Ontario Premier Doug Ford attends a photo opportunity at a construction site in Brampton on May 4.Chris Young/The Canadian Press
When do the words bold and transformational not really mean bold and transformational?
Well, one ready example is Ontario’s new housing bill, an omnibus law that lands with a raft of changes and includes amendments to nine different provincial acts – planning, heritage and conservation among them. It’s called the “More Homes Built Faster Act”; tabled on Tuesday, Housing Minister Steve Clark called it “the boldest, most transformational changes made to date.”
Sounds great. Yet for all its proposals, it pulls up short on its central mission: to build a lot of housing. Yes, this may be bold compared to the status quo, but it’s not bold when measured against what’s necessary in a housing market where it’s extremely expensive to buy, difficult to rent, and where the scarcity of homes is holding back economic growth.
The new bill contains some interesting measures – such as cutting taxes and fees on affordable housing and addressing tax inequities on rental buildings – but in sum it is totally inadequate. Mr. Clark was unable to say how many homes the new measures are expected to generate. That’s a glaring problem.
Opinion: Doug Ford’s reforms will create new housing – but don’t count on it being affordable
In February, an expert panel convened by Premier Doug Ford delivered a landmark report that called for 1.5-million new homes in Ontario over the next decade, double the pace of recent building. The report provided a detailed blueprint. Mr. Ford adopted the headline number and seemed to shelve the rest. Tuesday, a day after municipal elections, was supposed to be the do-over, when real changes would land.
It was not the case. Instead, the Ford government kept waving its 1.5-million homes flag but didn’t lay down the mechanisms to make it happen.
It is well established that far too much land in cities, starting in Toronto, is reserved for the least amount of density possible, the detached house. Such land is ripe to be opened up to everything from fourplexes to small apartment buildings. This doesn’t mean the end of detached houses – it means the beginning of allowing, over years to come, a lot more and different housing to be built.
The Ford government’s first proposal is where the bill falls short. Detached houses, across Ontario, will “as of right” – without special approvals – be allowed to add a basement suite and a laneway home, or to be divided into three units. It’s a step forward, but it is inching, not leaping, ahead.
What Mr. Ford’s expert panel proposed was this: to allow, as of right, a building of up to four units and up to four storeys on every lot, provincewide. The panel also said that, on streets served by transit, cities should allow, as of right, buildings of up to 11 storeys, with no parking required.
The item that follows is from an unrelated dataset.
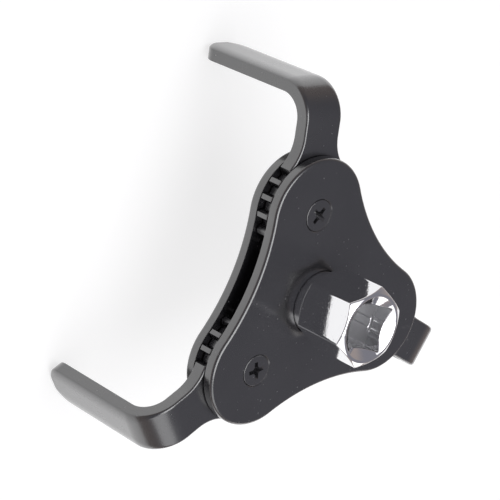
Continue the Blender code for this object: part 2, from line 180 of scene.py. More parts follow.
class WrenchShape(bpy.types.PropertyGroup):
    edge_roll: FloatProperty(
        name="Plate edge roll",
        description="Radius of the rounded outer edge of the plates",
        default=1.0 * MM,
        min=0.2 * MM,
        max=1.6 * MM,
        unit="LENGTH",
    )
    leg_roll: FloatProperty(
        name="Leg edge roll",
        description="Radius of the rounded front edges of the legs",
        default=0.7 * MM,
        min=0.2 * MM,
        max=1.5 * MM,
        unit="LENGTH",
    )
    bar_roll: FloatProperty(
        name="Bar edge roll",
        description="Depth by which the outer edges of the gripping bars fall off",
        default=0.95 * MM,
        min=0.2 * MM,
        max=2.0 * MM,
        unit="LENGTH",
    )
    bar_crown: FloatProperty(
        name="Bar crown",
        description="Width over which the outer edges of the gripping bars fall off",
        default=4.2 * MM,
        min=0.5 * MM,
        max=6.0 * MM,
        unit="LENGTH",
    )
    recess_span: FloatProperty(
        name="Screw recess span",
        description="Tip to tip width of the cross recess in a screw head",
        default=5.4 * MM,
        min=3.0 * MM,
        max=7.0 * MM,
        unit="LENGTH",
    )
    bend_steps: IntProperty(
        name="Bend steps",
        description="Number of segments round the bend of a leg",
        default=28,
        min=6,
        max=64,
    )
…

This week’s bill doesn’t have much resemblance to the expert recommendations. And the government knows this. In a cabinet briefing document, obtained by The Globe and Mail and other media, the three-units proposal is predicted to produce just 50,000 new homes over a decade. It’s almost pointless to note that 50,000 is barely 3 per cent of 1.5-million.
The Ford government, in its own public explanation, brands its three-units plan as “gentle density” that will have a “minimal impact on existing neighbourhoods.”
Minimal impact is not bold or transformational. The Minimal Impact Housing Act doesn’t quite have the ring of change.
The new bill does include good ideas for more density around transit – which is an obvious move to make – but why is density always consigned to such places? Why can’t a small apartment building be beside a park, or a school? Why are new units in neighbourhoods only basements or small laneway homes?
One thing Mr. Ford likes is numbers – 1.5-million most of all. There will be a series of housing targets for cities to hit, such as 285,000 in Toronto and 181,000 in Ottawa – higher than those places had planned. But, surprise, there’s no enforcement mechanism.
Mr. Ford had the chance to make a real difference. Once again, his government chose to do less rather than more. Change again falls to the cities – and change is needed most in Toronto, where Mayor John Tory easily won re-election on Monday. He has promised more housing and more density. That should mean at least roomy fourplexes in older neighbourhoods, as the Ontario panel advocated.
Mr. Tory now also has “strong mayor” powers. He could deliver the change that Mr. Ford didn’t. Will he?